▶ Given task: Using the data below, return the stretch from the line that contains "The three.js and" through the line that contains "Keep writing the", both included, exactly as it stands and nothing beyond it.

▶ Exercise material:
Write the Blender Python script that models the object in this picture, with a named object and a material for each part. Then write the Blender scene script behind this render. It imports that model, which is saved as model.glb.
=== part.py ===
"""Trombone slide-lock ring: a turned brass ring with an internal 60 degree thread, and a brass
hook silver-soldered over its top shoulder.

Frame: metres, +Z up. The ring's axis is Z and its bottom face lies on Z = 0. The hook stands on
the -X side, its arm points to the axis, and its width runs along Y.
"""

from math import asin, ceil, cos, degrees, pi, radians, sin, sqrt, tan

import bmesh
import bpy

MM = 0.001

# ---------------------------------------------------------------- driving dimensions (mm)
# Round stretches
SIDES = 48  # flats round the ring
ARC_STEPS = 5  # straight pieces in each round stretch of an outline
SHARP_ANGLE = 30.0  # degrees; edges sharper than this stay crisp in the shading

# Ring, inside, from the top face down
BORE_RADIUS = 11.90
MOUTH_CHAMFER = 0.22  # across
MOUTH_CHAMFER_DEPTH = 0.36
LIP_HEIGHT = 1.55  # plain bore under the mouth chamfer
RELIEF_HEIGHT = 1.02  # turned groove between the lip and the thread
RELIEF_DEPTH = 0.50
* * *
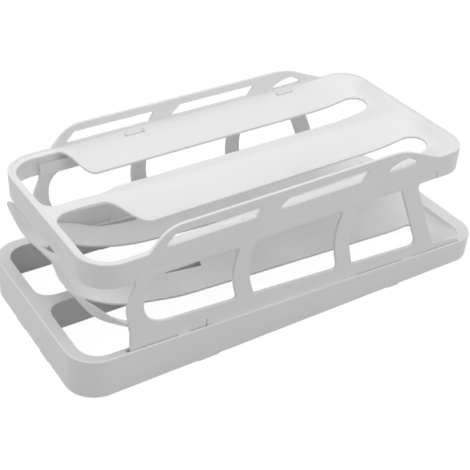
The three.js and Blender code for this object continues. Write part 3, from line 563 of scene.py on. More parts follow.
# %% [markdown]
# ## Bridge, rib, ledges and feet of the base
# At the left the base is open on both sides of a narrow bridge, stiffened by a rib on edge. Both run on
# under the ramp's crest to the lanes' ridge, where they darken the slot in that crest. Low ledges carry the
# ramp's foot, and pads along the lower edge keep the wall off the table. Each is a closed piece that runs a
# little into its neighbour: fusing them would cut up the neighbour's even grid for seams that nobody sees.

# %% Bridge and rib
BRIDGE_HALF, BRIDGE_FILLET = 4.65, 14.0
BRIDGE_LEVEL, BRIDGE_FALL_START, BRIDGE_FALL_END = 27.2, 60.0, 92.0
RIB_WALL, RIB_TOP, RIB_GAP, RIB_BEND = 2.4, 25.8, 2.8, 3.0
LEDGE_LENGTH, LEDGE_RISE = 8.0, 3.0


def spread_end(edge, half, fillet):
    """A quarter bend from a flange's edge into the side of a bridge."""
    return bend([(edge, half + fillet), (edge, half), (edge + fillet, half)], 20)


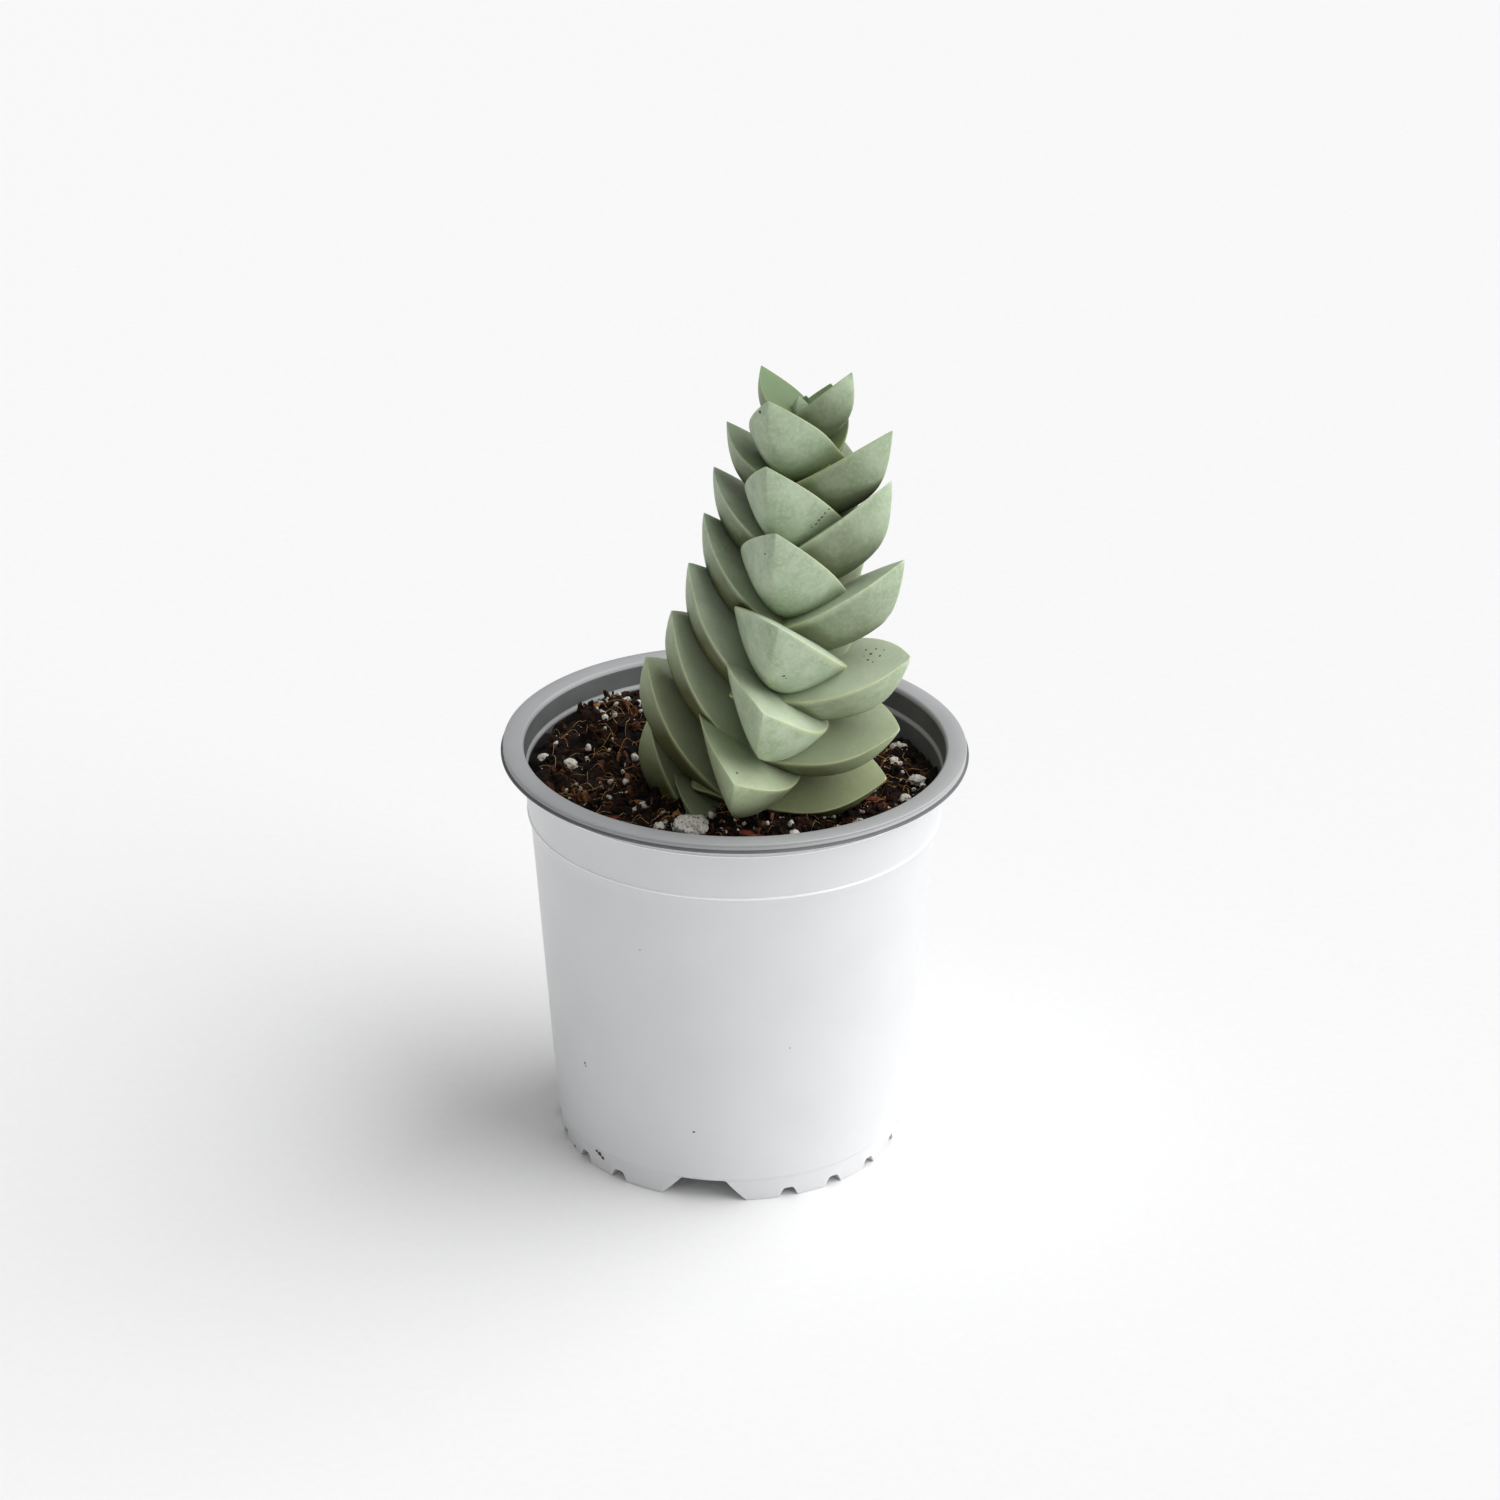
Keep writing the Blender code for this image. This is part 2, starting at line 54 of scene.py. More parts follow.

▶ Task output:
The three.js and Blender code for this object continues. Write part 3, from line 563 of scene.py on. More parts follow.
# %% [markdown]
# ## Bridge, rib, ledges and feet of the base
# At the left the base is open on both sides of a narrow bridge, stiffened by a rib on edge. Both run on
# under the ramp's crest to the lanes' ridge, where they darken the slot in that crest. Low ledges carry the
# ramp's foot, and pads along the lower edge keep the wall off the table. Each is a closed piece that runs a
# little into its neighbour: fusing them would cut up the neighbour's even grid for seams that nobody sees.

# %% Bridge and rib
BRIDGE_HALF, BRIDGE_FILLET = 4.65, 14.0
BRIDGE_LEVEL, BRIDGE_FALL_START, BRIDGE_FALL_END = 27.2, 60.0, 92.0
RIB_WALL, RIB_TOP, RIB_GAP, RIB_BEND = 2.4, 25.8, 2.8, 3.0
LEDGE_LENGTH, LEDGE_RISE = 8.0, 3.0


def spread_end(edge, half, fillet):
    """A quarter bend from a flange's edge into the side of a bridge."""
    return bend([(edge, half + fillet), (edge, half), (edge + fillet, half)], 20)


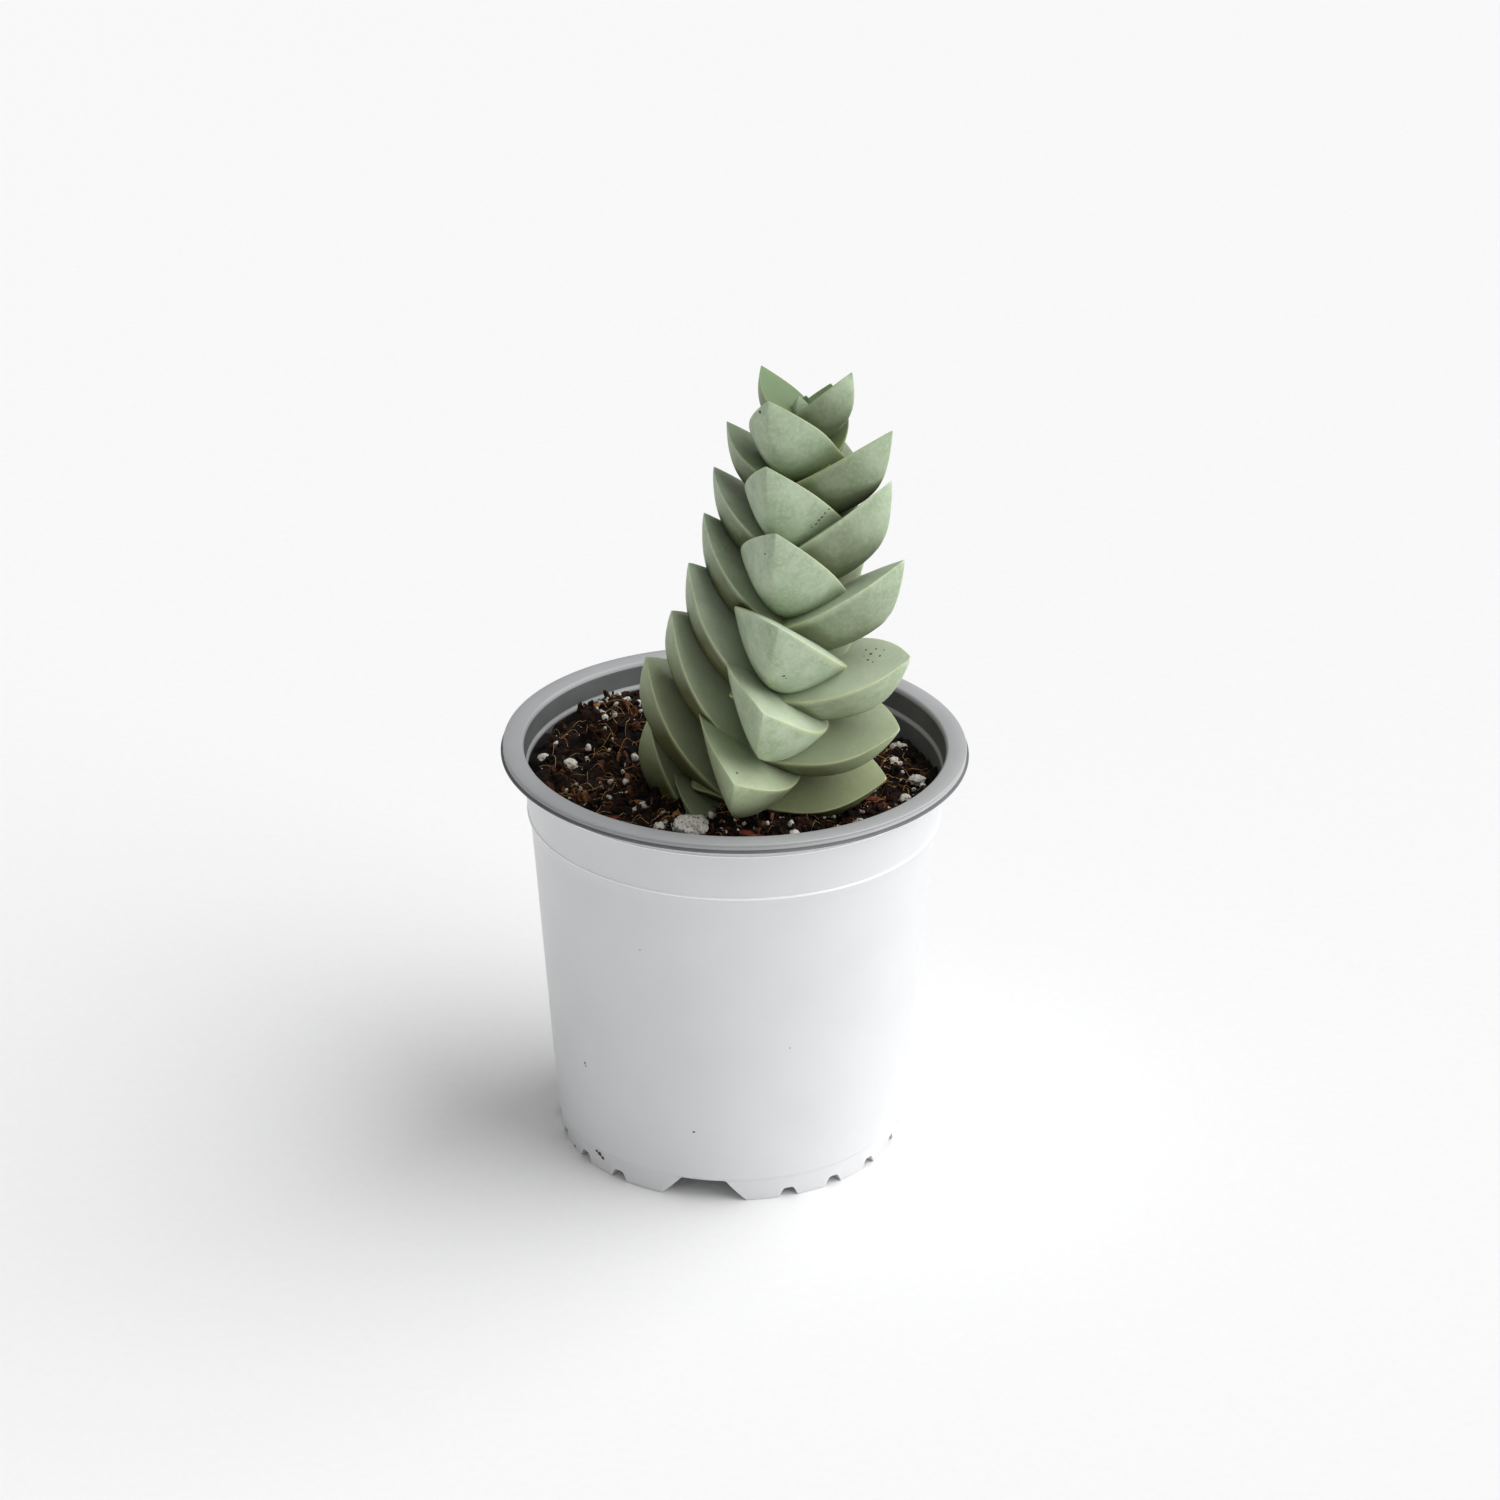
Keep writing the Blender code for this image. This is part 2, starting at line 54 of scene.py. More parts follow.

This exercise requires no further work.